▶ **The task**:
Gather the lines that hold the string "object".

▶ **Data shown**:
_ _ _ _ _
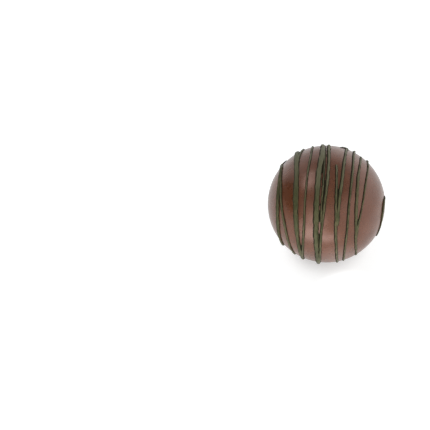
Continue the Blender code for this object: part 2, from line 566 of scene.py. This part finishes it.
class Effect:
    """A shader node group with named inputs and outputs, built once."""

    def __init__(self, name: str, inputs: dict[str, float], outputs: tuple[str, ...]) -> None:
        """Makes the empty group.

        Args:
            name: The group's name.
            inputs: Its inputs with their defaults, which only the numbers among them take.
            outputs: Its number outputs.
        """
        self.tree = bpy.data.node_groups.new(name, "ShaderNodeTree")
        for label, default in inputs.items():
            vector = label in VECTOR_INPUTS
            kind = "NodeSocketVector" if vector else "NodeSocketFloat"
            socket = self.tree.interface.new_socket(label, in_out="INPUT", socket_type=kind)
            if not vector:
                socket.default_value = default
        for label in outputs:
            self.tree.interface.new_socket(label, in_out="OUTPUT", socket_type="NodeSocketFloat")
        self.graph = Graph(self.tree)
        self.entry = self.graph.node("NodeGroupInput").outputs
        self.exit = self.graph.node("NodeGroupOutput").inputs

    def noise(self, scale: object, detail: float, roughness: float = 0.5) -> bpy.types.NodeSocket:
        """A noise of that scale over the group's Position."""
        values = {"Scale": scale, "Detail": detail, "Roughness": roughness}
        node = self.graph.node(
            "ShaderNodeTexNoise", {"Vector": self.entry["Position"], **values}
        )
        return node.outputs["Fac"]

    def use(self, graph: Graph, values: dict[str, object]) -> bpy.types.NodeOutputs:
        """Adds the group to another tree and gives its outputs."""
        node = graph.node("ShaderNodeGroup", node_tree=self.tree)
        for label, value in values.items():
            graph.feed(node.inputs[label], value)
        return node.outputs


class Effects:
    """The effects that both chocolates share."""

    def __init__(self) -> None:
        """Builds the groups."""
        self.mottle = self.make_mottle()
        self.satin = self.make_satin()
        self.contact = self.make_contact()
        self.lee_shade = self.make_lee_shade()

    @staticmethod
    def make_mottle() -> Effect:
        """Uneven tone: clouds some millimetres across, with a faint speckle on them."""
        effect = Effect("mottle", {"Position": 0, "Clouds": 140, "Speckle": 2200}, ("Tone",))
        graph = effect.graph
        speckle_share = 0.25
        clouds = effect.noise(effect.entry["Clouds"], detail=3.0, roughness=0.55)
        speckle = effect.noise(effect.entry["Speckle"], detail=1.0)
        clouds = graph.maths("MULTIPLY", clouds, 1 - speckle_share)
        both = graph.maths("MULTIPLY_ADD", speckle, speckle_share, clouds)
        graph.feed(effect.exit["Tone"], graph.ramp(both, low=0.33, high=0.67))
        return effect

    @staticmethod
    def make_satin() -> Effect:
        """The satin of set chocolate: uneven roughness and a fine grain."""
        effect = Effect(
            "satin",
            {"Position": 0, "Smoothest": 0.3, "Roughest": 0.4, "Grain": 900},
            ("Roughness", "Height"),
        )
        graph = effect.graph
        patches = effect.noise(scale=230, detail=4.0, roughness=0.6)
        spread = graph.ramp(patches, low=0.35, high=0.65)
        span = graph.maths("SUBTRACT", effect.entry["Roughest"], effect.entry["Smoothest"])
        rough = graph.maths("MULTIPLY_ADD", spread, span, effect.entry["Smoothest"])
        graph.feed(effect.exit["Roughness"], rough)
        grain = effect.noise(effect.entry["Grain"], detail=3.0, roughness=0.6)
        swells = effect.noise(scale=150, detail=1.0)
        swell_height = 3.0
        height = graph.maths("MULTIPLY_ADD", swells, swell_height, grain)
        graph.feed(effect.exit["Height"], height)
        return effect

    @staticmethod
    def make_contact() -> Effect:
        """How far a place stands above the ball: 0 near its surface, 1 at the uneven reach."""
        effect = Effect("contact", {"Position": 0, "Reach": 0.5 * MM}, ("Above",))
        graph = effect.graph
        away = graph.node(
            "ShaderNodeVectorMath",
            {0: effect.entry["Position"], 1: BALL_CENTRE},
            operation="DISTANCE",
        )
        above = graph.maths("SUBTRACT", away.outputs["Value"], BALL_RADIUS)
        patches = effect.noise(scale=260, detail=2.0)
        unevenness = graph.ramp(patches, low=0.36, high=0.64, start=0.60, end=1.30)
        reach = graph.maths("MULTIPLY", effect.entry["Reach"], unevenness)
        share = graph.maths("DIVIDE", above, reach)
        graph.feed(effect.exit["Above"], graph.ramp(share, low=0.20, high=1.0))
        return effect

    @staticmethod
    def make_lee_shade() -> Effect:
        """Which way a flank faces, the mask of the painted shade on left flanks: 0 on the right
        of its strand, 1 on the left.
        """
        effect = Effect("lee_shade", {"Position": 0, "Normal": 0}, ("Left",))
        graph = effect.graph
        rest = graph.node(
            "ShaderNodeVectorMath",
            {0: effect.entry["Position"], "Scale": -SLOPE_SHARE / BALL_RADIUS},
            operation="SCALE",
        )
        lean = graph.node(
            "ShaderNodeVectorMath",
            {0: effect.entry["Normal"], 1: rest.outputs["Vector"]},
            operation="ADD",
        )
        aside = graph.node(
            "ShaderNodeVectorMath",
            {0: lean.outputs["Vector"], 1: (-1.0, 0.0, 0.0)},
            operation="DOT_PRODUCT",
        )
        graph.feed(effect.exit["Left"], graph.ramp(aside.outputs["Value"], low=0.34, high=0.54))
        return effect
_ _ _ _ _
▶ **The answer**:
Continue the Blender code for this object: part 2, from line 566 of scene.py. This part finishes it.
    def noise(self, scale: object, detail: float, roughness: float = 0.5) -> bpy.types.NodeSocket:
    def use(self, graph: Graph, values: dict[str, object]) -> bpy.types.NodeOutputs:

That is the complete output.